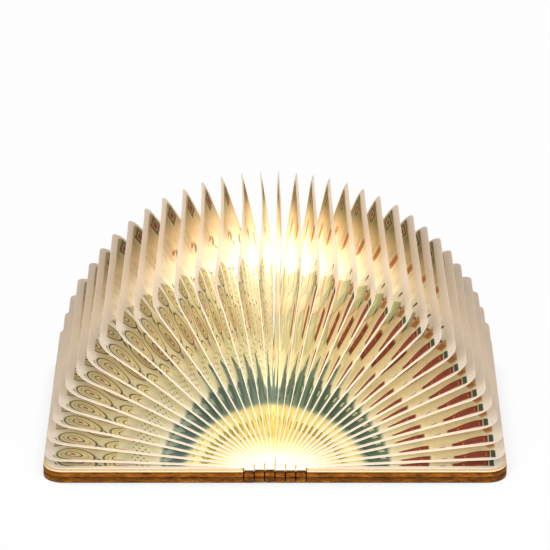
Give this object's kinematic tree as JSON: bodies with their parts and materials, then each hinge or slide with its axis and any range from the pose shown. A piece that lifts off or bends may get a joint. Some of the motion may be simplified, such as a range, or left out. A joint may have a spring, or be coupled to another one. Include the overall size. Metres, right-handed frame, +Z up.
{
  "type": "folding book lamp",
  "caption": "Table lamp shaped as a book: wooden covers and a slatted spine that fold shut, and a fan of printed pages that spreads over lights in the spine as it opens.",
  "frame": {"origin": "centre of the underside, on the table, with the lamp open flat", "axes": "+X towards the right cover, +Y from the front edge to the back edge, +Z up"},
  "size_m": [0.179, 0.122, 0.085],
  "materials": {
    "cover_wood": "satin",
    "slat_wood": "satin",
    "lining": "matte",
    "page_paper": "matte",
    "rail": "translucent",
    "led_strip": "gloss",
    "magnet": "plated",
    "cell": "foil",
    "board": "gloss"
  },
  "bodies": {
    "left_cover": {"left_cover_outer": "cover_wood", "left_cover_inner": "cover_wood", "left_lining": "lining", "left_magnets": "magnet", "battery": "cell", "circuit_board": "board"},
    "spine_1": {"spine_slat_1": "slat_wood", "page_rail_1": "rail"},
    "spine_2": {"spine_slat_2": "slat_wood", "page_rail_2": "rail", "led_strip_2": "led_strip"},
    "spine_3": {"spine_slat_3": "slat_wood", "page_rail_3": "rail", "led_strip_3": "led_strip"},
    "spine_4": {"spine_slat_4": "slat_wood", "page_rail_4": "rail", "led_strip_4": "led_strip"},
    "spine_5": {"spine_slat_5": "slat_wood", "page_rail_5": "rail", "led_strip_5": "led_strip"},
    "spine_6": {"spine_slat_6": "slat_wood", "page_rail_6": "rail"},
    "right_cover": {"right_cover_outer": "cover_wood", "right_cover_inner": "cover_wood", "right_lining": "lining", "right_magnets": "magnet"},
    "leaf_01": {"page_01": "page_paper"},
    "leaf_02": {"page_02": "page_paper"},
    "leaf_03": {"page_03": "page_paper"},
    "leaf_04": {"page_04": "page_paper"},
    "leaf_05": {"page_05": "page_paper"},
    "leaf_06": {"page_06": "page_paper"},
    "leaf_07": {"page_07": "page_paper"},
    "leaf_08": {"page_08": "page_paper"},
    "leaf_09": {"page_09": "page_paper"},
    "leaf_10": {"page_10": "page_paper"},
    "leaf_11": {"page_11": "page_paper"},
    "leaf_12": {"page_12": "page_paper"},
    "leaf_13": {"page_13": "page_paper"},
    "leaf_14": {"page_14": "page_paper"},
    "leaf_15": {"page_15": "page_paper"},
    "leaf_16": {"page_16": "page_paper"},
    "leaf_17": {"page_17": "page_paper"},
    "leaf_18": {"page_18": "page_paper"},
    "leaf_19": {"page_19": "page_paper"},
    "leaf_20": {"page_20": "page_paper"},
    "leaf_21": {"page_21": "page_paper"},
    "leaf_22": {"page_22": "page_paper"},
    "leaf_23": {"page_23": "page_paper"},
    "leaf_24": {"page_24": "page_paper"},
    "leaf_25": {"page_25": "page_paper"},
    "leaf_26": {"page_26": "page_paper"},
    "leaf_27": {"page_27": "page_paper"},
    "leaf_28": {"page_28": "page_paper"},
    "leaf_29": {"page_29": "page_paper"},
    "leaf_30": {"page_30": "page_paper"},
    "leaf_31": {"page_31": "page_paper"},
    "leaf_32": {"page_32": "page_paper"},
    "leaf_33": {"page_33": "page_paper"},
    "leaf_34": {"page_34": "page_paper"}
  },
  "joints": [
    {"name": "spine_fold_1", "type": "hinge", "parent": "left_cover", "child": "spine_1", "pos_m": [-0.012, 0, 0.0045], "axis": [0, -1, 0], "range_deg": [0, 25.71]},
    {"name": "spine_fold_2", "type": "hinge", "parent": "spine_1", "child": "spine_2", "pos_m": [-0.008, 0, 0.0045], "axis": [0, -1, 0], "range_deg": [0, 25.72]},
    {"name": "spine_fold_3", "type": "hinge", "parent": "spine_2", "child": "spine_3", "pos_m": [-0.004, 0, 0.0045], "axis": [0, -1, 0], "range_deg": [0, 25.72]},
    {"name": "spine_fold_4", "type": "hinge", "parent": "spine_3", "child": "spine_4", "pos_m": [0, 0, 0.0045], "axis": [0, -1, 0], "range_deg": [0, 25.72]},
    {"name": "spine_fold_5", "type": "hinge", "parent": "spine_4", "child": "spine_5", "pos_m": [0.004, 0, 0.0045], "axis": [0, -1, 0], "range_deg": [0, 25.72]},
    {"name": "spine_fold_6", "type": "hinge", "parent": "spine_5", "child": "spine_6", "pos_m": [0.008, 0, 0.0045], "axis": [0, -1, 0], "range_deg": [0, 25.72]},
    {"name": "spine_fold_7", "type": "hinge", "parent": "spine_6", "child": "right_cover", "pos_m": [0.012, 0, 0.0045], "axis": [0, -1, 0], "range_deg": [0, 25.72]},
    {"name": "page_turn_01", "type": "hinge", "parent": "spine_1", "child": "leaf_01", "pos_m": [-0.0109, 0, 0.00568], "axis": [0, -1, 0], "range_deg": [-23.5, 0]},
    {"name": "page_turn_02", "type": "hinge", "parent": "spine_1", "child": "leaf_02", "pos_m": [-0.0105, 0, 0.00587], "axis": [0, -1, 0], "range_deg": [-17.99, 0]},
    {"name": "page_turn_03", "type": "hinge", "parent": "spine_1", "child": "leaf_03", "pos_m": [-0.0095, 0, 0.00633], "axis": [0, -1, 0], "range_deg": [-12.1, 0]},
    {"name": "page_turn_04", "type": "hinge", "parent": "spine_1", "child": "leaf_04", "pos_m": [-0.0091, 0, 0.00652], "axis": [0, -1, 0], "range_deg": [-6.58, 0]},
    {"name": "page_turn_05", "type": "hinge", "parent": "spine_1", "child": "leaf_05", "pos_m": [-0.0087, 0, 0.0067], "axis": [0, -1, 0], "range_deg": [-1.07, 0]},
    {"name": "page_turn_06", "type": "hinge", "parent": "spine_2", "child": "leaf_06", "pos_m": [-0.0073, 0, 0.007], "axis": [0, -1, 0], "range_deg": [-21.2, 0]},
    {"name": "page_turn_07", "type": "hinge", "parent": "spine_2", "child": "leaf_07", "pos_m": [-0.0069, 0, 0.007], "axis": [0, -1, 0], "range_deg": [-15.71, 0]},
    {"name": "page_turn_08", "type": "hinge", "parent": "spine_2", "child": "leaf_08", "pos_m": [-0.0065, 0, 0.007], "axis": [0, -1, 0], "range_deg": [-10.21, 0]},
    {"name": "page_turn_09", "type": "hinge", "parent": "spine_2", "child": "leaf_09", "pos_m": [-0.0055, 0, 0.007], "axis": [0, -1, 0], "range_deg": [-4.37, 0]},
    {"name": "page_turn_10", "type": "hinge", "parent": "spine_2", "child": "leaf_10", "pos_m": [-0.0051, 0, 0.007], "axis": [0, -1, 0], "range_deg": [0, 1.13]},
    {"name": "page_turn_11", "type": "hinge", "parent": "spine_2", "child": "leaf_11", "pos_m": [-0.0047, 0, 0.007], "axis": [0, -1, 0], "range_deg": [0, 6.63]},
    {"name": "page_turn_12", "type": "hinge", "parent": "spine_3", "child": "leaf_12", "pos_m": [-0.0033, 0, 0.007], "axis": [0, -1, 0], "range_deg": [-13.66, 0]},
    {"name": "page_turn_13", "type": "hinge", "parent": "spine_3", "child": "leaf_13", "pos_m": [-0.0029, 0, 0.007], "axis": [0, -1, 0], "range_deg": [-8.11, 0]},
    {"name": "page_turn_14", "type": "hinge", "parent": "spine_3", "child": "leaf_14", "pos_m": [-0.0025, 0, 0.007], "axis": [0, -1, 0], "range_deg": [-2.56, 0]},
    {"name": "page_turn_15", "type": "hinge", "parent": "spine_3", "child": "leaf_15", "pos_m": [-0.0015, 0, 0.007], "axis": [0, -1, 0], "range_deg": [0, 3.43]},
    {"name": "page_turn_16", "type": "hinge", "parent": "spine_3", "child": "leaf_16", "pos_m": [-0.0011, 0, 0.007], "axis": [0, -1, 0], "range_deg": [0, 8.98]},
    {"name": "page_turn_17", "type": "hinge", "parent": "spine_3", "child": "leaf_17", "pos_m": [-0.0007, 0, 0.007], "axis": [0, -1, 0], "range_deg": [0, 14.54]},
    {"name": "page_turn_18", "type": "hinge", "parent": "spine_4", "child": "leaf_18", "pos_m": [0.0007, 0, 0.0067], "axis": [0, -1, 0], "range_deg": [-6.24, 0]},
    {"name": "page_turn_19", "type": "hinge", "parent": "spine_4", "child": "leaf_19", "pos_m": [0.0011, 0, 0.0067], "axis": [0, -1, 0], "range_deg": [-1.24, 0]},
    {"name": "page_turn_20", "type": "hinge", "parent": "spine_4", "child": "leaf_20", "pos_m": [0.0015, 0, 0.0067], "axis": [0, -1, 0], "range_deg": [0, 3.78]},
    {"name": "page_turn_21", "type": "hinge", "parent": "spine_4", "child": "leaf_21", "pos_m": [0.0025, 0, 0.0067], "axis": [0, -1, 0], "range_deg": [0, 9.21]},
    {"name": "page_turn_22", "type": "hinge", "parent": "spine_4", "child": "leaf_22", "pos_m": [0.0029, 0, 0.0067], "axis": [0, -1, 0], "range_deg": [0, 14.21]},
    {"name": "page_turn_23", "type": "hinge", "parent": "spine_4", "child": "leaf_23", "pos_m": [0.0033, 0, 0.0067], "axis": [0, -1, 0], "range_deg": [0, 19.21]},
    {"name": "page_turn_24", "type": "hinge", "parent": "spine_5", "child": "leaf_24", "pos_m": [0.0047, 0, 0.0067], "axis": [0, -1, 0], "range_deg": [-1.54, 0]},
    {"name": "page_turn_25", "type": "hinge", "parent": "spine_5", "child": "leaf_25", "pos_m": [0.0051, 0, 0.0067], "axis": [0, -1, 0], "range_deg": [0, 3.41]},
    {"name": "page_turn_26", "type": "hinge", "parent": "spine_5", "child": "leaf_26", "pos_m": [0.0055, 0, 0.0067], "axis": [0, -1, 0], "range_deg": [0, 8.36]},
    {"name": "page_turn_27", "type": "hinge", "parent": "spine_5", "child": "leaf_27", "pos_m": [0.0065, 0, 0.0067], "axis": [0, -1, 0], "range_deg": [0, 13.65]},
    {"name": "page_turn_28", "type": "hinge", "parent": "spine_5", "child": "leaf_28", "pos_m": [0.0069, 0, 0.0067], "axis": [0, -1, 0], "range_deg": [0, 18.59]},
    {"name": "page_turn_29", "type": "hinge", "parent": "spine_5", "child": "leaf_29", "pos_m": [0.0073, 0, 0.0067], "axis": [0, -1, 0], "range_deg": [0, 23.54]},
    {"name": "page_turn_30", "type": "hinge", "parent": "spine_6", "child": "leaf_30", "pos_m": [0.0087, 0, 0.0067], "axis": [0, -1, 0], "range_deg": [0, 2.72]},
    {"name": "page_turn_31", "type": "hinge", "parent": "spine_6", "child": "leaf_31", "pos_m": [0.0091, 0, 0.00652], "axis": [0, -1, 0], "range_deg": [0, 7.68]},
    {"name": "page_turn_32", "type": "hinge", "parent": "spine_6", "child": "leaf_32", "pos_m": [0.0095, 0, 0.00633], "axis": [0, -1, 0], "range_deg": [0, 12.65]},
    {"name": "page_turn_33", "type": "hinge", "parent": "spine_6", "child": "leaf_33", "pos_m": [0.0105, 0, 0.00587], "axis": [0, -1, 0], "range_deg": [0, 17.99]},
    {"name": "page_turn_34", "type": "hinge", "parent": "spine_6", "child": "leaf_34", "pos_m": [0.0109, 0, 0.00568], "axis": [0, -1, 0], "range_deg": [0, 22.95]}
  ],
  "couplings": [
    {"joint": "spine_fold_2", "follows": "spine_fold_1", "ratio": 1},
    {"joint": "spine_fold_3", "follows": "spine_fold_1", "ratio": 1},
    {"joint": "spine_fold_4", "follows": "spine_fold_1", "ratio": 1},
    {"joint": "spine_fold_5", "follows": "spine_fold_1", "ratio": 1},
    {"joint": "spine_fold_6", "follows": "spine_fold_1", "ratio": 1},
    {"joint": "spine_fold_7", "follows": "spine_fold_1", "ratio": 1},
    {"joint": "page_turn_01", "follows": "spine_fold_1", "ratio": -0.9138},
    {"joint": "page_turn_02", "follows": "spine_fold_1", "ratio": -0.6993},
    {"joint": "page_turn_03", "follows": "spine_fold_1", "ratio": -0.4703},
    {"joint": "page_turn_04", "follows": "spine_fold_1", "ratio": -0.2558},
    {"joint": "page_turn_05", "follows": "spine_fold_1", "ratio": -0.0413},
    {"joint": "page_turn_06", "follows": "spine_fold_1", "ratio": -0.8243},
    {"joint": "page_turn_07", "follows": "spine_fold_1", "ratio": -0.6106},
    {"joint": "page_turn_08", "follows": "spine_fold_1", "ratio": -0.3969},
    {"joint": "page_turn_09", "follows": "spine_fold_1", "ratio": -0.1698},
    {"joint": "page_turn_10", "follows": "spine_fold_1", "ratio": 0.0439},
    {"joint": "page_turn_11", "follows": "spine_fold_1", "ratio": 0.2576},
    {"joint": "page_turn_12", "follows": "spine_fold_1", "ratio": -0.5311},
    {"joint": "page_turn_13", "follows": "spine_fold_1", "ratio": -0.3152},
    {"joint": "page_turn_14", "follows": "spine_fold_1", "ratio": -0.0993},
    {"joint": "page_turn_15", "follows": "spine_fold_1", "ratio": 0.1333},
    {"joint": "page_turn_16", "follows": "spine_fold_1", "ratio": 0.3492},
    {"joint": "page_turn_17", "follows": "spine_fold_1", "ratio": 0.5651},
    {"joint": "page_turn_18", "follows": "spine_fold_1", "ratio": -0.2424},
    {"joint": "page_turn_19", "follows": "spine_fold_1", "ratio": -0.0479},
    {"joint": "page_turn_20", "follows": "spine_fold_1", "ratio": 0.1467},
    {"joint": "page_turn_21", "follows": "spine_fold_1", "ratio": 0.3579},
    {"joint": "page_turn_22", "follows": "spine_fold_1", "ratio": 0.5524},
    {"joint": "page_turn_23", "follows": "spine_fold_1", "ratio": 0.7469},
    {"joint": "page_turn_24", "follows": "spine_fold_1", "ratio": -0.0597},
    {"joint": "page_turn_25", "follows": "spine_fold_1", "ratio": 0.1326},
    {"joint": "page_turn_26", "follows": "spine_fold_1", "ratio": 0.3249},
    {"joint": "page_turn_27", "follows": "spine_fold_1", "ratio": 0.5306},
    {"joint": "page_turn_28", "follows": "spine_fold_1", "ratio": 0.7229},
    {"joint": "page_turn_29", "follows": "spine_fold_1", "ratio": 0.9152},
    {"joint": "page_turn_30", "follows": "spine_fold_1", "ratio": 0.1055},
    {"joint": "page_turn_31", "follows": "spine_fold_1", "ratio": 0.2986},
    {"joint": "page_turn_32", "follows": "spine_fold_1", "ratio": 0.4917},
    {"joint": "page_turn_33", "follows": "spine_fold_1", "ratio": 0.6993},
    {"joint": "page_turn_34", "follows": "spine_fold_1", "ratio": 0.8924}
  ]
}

What to work on: Count the lines of the material that include the word "bodies", then report only the total.

Finished task: 2